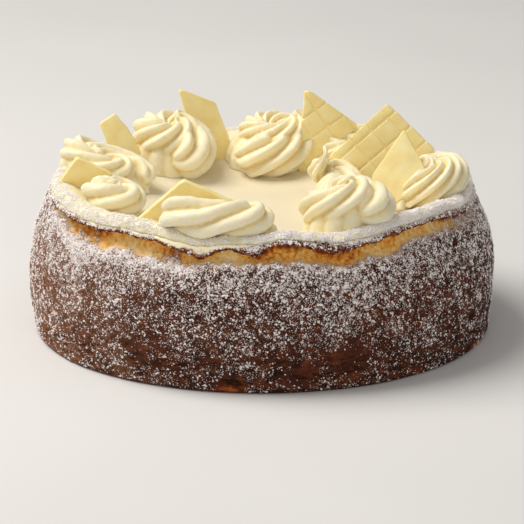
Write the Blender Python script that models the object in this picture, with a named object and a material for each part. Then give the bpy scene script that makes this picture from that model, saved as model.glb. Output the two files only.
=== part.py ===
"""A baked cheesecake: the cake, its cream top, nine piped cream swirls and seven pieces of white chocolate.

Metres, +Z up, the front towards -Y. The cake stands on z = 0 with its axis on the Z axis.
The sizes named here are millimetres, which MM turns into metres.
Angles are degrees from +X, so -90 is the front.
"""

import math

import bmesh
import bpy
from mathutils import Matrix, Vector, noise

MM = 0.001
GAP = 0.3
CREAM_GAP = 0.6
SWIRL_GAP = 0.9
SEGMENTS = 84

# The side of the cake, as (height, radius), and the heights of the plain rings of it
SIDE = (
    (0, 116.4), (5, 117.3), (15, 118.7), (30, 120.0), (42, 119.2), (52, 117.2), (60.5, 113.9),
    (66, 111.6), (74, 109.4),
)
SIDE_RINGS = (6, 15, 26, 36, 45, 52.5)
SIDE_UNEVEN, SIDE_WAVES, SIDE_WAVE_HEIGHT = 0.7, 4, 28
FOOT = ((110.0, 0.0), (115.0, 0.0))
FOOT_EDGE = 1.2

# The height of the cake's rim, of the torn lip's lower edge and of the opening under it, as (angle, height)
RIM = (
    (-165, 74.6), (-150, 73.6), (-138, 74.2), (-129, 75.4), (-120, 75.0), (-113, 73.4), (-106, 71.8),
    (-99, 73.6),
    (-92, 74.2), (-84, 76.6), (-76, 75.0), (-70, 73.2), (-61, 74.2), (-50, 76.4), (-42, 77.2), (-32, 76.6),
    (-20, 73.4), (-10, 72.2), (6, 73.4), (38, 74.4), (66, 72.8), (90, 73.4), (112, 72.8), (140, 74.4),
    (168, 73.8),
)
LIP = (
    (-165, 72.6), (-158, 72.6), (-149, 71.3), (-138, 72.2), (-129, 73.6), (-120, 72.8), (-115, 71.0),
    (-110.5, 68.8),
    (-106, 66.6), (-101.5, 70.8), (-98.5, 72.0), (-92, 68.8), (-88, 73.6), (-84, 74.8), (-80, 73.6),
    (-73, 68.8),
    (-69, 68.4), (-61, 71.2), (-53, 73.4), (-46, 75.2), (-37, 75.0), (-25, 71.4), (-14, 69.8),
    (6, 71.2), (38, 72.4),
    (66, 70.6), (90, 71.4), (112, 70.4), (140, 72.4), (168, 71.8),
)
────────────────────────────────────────
**Task to complete:**
Make an exact copy of every line in the data.

**The answer:**
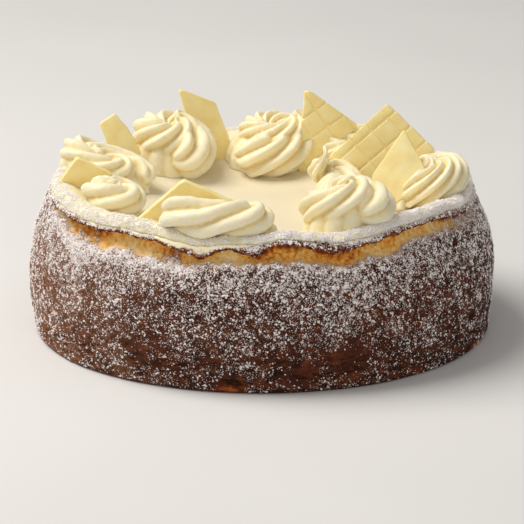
Write the Blender Python script that models the object in this picture, with a named object and a material for each part. Then give the bpy scene script that makes this picture from that model, saved as model.glb. Output the two files only.
=== part.py ===
"""A baked cheesecake: the cake, its cream top, nine piped cream swirls and seven pieces of white chocolate.

Metres, +Z up, the front towards -Y. The cake stands on z = 0 with its axis on the Z axis.
The sizes named here are millimetres, which MM turns into metres.
Angles are degrees from +X, so -90 is the front.
"""

import math

import bmesh
import bpy
from mathutils import Matrix, Vector, noise

MM = 0.001
GAP = 0.3
CREAM_GAP = 0.6
SWIRL_GAP = 0.9
SEGMENTS = 84

# The side of the cake, as (height, radius), and the heights of the plain rings of it
SIDE = (
    (0, 116.4), (5, 117.3), (15, 118.7), (30, 120.0), (42, 119.2), (52, 117.2), (60.5, 113.9),
    (66, 111.6), (74, 109.4),
)
SIDE_RINGS = (6, 15, 26, 36, 45, 52.5)
SIDE_UNEVEN, SIDE_WAVES, SIDE_WAVE_HEIGHT = 0.7, 4, 28
FOOT = ((110.0, 0.0), (115.0, 0.0))
FOOT_EDGE = 1.2

# The height of the cake's rim, of the torn lip's lower edge and of the opening under it, as (angle, height)
RIM = (
    (-165, 74.6), (-150, 73.6), (-138, 74.2), (-129, 75.4), (-120, 75.0), (-113, 73.4), (-106, 71.8),
    (-99, 73.6),
    (-92, 74.2), (-84, 76.6), (-76, 75.0), (-70, 73.2), (-61, 74.2), (-50, 76.4), (-42, 77.2), (-32, 76.6),
    (-20, 73.4), (-10, 72.2), (6, 73.4), (38, 74.4), (66, 72.8), (90, 73.4), (112, 72.8), (140, 74.4),
    (168, 73.8),
)
LIP = (
    (-165, 72.6), (-158, 72.6), (-149, 71.3), (-138, 72.2), (-129, 73.6), (-120, 72.8), (-115, 71.0),
    (-110.5, 68.8),
    (-106, 66.6), (-101.5, 70.8), (-98.5, 72.0), (-92, 68.8), (-88, 73.6), (-84, 74.8), (-80, 73.6),
    (-73, 68.8),
    (-69, 68.4), (-61, 71.2), (-53, 73.4), (-46, 75.2), (-37, 75.0), (-25, 71.4), (-14, 69.8),
    (6, 71.2), (38, 72.4),
    (66, 70.6), (90, 71.4), (112, 70.4), (140, 72.4), (168, 71.8),
)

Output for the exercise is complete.